Gospodarze wyszli na prowadzenie w 36. minucie. Piłkę w pole karne dokładnie zagrał Henrik Ojamaa, a mocnym strzałem popisał się Artur Pikk. Cztery minuty później było już 2:0. Po szybkiej akcji Pikka i drobnym zamieszaniu na strzał z pierwszej piłki zdecydował się Juan Camara i do szatni gospodarze zeszli z dwubramkową przewagą.

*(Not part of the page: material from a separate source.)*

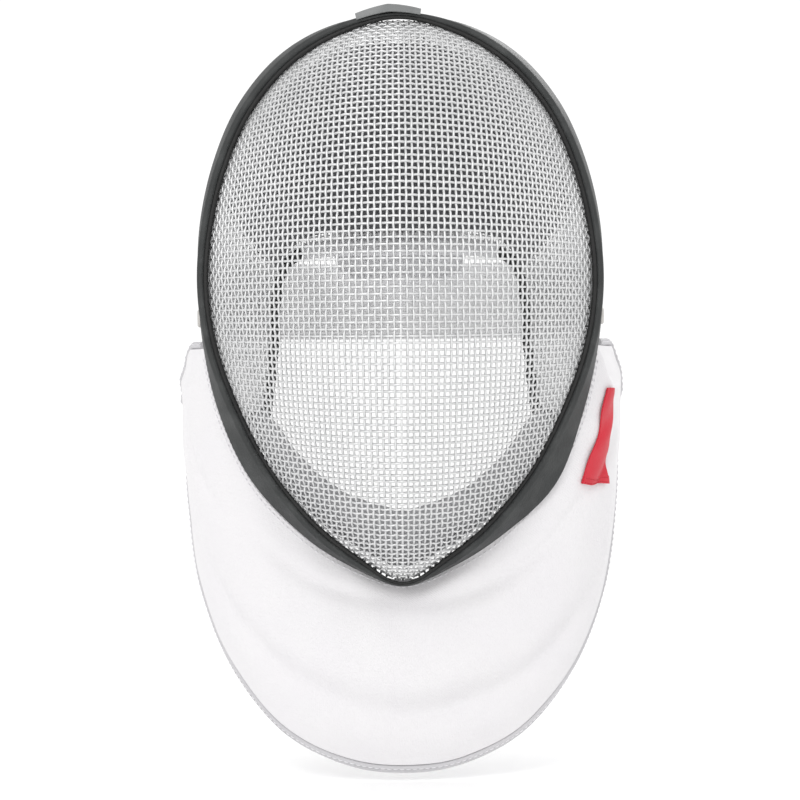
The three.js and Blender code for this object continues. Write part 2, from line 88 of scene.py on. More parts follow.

Po przerwie goście ruszyli odrabiać straty. Na efekty musieli czekać niecałe 20 minut - dokładne podanie ze skrzydła Michala Siplaka wykorzystał wprowadzony z ławki Filip Piszczek i na tablicy wyników pojawił się wynik 2:1.
Miedź cofnęła się na swoją połowę, starając się dowieźć korzystny rezultat do końca spotkania. W 81. minucie to jednak gospodarze byli blisko zdobycia kolejnego gola, jednak nieco szaleńczy rajd Ojamy zakończył się uderzenie wprost w bramkarza Pasów - relacjonuje Onet.
W samej końcówce fatalnie zachował się Paweł Zieliński, który zaatakował nogę rywala na wysokości kolana i został ukarany czerwoną kartką. Mimo to gospodarzom udało się dowieźć wygraną do końca spotkania. W tabeli znajdują się obecnie na 12. pozycji, z taką samą liczbą punktów jak 11. Śląsk Wrocław. Cracovia jest czwarta, ale nie jest stuprocentowo pewna miejsca w górnej połowie tabeli po rundzie zasadniczej.
Miedź Legnica - Cracovia Kraków 2:1 (2:0)
Bramki: Artur Pikk (36), Juan Camara (41) - Filip Piszczek (63).